What the task requires:
Reproduce, word for word, only the lines from the one containing "Continue the build123d" through the one containing "return [e.mirror(V(0, 0, 0), V(0, 1, 0))", both included.

****************

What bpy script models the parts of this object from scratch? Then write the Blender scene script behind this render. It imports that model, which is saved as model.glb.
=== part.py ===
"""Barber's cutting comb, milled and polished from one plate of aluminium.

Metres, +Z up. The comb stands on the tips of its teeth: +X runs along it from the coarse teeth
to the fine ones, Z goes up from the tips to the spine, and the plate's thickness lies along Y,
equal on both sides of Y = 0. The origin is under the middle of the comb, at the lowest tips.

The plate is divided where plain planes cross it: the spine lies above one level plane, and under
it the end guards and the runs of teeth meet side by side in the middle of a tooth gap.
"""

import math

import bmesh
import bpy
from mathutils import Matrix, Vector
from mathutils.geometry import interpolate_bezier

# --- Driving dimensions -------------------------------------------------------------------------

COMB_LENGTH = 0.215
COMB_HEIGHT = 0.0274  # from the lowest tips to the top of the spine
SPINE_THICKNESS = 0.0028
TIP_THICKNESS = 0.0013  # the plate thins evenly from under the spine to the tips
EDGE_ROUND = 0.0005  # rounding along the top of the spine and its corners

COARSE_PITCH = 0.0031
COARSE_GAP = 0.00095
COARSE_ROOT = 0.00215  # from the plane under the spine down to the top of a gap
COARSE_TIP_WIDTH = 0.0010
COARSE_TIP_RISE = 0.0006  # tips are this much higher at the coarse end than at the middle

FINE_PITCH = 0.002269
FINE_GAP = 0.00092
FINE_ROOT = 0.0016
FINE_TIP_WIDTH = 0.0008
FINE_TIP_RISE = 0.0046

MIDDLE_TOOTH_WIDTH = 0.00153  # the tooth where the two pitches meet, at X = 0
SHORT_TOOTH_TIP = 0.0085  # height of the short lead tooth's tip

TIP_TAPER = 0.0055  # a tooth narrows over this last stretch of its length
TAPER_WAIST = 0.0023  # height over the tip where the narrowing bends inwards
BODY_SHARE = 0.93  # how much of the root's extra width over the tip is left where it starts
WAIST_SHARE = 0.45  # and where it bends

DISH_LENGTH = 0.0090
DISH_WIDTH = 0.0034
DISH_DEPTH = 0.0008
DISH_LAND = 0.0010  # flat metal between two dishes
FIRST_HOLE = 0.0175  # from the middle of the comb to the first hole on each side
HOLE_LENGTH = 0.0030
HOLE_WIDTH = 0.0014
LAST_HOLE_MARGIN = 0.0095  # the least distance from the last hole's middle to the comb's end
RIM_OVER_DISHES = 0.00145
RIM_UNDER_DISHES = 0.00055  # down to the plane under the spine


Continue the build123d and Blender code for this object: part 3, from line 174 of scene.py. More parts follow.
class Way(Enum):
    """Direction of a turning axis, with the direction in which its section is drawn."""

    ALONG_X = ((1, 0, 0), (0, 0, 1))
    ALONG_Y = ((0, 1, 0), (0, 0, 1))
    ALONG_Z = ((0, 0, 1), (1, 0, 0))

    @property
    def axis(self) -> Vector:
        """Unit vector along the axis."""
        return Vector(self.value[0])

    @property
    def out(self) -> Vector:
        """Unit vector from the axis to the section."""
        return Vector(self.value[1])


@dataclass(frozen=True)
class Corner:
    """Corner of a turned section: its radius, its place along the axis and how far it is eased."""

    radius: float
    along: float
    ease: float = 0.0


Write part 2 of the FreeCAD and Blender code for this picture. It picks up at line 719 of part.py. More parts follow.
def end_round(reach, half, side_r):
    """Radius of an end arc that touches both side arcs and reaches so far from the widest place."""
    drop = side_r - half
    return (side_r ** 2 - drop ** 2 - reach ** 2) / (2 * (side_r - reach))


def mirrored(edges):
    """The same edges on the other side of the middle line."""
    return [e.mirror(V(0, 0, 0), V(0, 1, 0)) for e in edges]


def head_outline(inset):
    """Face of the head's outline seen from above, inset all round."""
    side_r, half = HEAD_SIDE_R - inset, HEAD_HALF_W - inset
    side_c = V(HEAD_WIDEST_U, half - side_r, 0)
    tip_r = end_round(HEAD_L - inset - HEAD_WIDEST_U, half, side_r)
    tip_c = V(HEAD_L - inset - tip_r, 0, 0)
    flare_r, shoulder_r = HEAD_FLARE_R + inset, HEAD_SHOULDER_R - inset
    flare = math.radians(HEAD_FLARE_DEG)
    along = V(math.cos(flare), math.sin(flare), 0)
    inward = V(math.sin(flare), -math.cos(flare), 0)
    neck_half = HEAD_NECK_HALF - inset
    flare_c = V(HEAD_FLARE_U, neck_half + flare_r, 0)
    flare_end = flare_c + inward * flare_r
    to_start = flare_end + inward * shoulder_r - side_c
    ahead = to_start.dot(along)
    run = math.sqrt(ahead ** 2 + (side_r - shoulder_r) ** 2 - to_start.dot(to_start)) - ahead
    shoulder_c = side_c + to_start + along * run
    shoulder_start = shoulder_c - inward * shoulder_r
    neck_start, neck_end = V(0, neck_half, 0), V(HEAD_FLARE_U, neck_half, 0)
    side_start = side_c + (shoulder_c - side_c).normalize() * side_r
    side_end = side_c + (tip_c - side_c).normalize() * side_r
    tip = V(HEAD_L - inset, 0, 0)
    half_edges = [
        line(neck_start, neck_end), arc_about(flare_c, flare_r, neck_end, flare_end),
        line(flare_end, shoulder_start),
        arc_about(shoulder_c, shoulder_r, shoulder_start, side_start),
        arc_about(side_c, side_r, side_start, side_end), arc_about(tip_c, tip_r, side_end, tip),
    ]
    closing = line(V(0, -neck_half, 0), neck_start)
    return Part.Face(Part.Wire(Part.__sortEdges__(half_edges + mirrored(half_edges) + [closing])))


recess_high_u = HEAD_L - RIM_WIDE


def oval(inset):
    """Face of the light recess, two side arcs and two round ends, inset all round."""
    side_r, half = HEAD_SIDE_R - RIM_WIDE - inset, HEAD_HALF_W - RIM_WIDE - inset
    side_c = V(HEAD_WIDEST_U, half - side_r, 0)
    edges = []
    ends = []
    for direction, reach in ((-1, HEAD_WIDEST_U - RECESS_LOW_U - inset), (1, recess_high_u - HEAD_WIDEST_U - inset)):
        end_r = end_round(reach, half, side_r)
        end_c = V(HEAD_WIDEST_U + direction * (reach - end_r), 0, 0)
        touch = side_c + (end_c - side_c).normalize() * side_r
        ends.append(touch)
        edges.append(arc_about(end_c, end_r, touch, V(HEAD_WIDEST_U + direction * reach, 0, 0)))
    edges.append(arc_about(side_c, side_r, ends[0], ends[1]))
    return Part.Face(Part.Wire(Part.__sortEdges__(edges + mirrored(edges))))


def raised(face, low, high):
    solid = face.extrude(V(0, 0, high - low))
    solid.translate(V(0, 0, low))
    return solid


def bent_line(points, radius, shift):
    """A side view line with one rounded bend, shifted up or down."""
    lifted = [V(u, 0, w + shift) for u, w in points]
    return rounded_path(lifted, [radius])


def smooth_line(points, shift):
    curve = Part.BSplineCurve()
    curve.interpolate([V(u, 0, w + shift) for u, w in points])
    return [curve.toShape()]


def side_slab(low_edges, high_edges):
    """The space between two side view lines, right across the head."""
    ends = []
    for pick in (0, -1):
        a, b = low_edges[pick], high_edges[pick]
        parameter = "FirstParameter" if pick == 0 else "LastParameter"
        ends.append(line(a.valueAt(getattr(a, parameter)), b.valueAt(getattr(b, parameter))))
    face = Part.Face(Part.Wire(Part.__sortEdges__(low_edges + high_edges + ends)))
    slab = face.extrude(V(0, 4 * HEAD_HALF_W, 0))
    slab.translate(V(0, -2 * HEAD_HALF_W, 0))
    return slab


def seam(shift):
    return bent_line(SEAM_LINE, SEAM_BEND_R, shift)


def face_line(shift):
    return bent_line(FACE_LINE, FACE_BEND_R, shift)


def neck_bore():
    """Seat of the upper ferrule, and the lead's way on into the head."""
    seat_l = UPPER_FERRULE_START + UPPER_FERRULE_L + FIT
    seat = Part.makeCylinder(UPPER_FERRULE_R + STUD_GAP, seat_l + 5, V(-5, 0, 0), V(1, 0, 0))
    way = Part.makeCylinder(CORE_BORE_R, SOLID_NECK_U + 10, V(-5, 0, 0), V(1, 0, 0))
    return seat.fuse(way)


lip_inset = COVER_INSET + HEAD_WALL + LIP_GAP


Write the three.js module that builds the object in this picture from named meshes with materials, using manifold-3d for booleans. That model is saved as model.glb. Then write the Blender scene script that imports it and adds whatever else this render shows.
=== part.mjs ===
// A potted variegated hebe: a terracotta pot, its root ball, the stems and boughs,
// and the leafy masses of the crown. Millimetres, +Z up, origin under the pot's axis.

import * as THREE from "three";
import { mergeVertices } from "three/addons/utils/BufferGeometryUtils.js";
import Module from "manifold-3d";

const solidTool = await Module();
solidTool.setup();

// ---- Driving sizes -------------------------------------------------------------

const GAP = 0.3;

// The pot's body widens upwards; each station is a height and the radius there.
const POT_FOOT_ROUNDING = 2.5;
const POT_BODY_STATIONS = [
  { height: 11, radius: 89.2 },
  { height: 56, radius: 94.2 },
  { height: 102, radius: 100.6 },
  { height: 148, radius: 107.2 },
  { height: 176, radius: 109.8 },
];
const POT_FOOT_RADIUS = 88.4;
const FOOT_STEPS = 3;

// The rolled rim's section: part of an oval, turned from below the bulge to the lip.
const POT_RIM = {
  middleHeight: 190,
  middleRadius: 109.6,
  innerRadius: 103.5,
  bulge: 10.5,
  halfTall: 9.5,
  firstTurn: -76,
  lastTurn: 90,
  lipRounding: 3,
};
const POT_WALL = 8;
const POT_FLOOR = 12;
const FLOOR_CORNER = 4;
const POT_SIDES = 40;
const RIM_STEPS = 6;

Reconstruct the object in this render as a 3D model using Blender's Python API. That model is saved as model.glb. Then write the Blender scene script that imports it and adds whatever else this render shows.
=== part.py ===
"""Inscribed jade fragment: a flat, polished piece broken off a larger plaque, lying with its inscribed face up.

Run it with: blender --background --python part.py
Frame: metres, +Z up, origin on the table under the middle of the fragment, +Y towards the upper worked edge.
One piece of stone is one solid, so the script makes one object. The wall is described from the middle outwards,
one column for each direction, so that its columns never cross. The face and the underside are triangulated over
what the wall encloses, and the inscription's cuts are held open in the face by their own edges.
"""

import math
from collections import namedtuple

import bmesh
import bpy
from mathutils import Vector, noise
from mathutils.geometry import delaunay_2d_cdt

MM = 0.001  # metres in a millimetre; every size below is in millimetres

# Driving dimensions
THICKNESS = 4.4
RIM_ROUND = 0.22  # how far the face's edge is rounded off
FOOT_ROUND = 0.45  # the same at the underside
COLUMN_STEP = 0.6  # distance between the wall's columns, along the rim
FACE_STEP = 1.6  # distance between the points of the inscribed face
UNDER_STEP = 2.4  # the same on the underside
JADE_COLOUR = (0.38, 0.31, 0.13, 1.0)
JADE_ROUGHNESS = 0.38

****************

Task result:
Continue the build123d and Blender code for this object: part 3, from line 174 of scene.py. More parts follow.
class Way(Enum):
    """Direction of a turning axis, with the direction in which its section is drawn."""

    ALONG_X = ((1, 0, 0), (0, 0, 1))
    ALONG_Y = ((0, 1, 0), (0, 0, 1))
    ALONG_Z = ((0, 0, 1), (1, 0, 0))

    @property
    def axis(self) -> Vector:
        """Unit vector along the axis."""
        return Vector(self.value[0])

    @property
    def out(self) -> Vector:
        """Unit vector from the axis to the section."""
        return Vector(self.value[1])


@dataclass(frozen=True)
class Corner:
    """Corner of a turned section: its radius, its place along the axis and how far it is eased."""

    radius: float
    along: float
    ease: float = 0.0


Write part 2 of the FreeCAD and Blender code for this picture. It picks up at line 719 of part.py. More parts follow.
def end_round(reach, half, side_r):
    """Radius of an end arc that touches both side arcs and reaches so far from the widest place."""
    drop = side_r - half
    return (side_r ** 2 - drop ** 2 - reach ** 2) / (2 * (side_r - reach))


def mirrored(edges):
    """The same edges on the other side of the middle line."""
    return [e.mirror(V(0, 0, 0), V(0, 1, 0)) for e in edges]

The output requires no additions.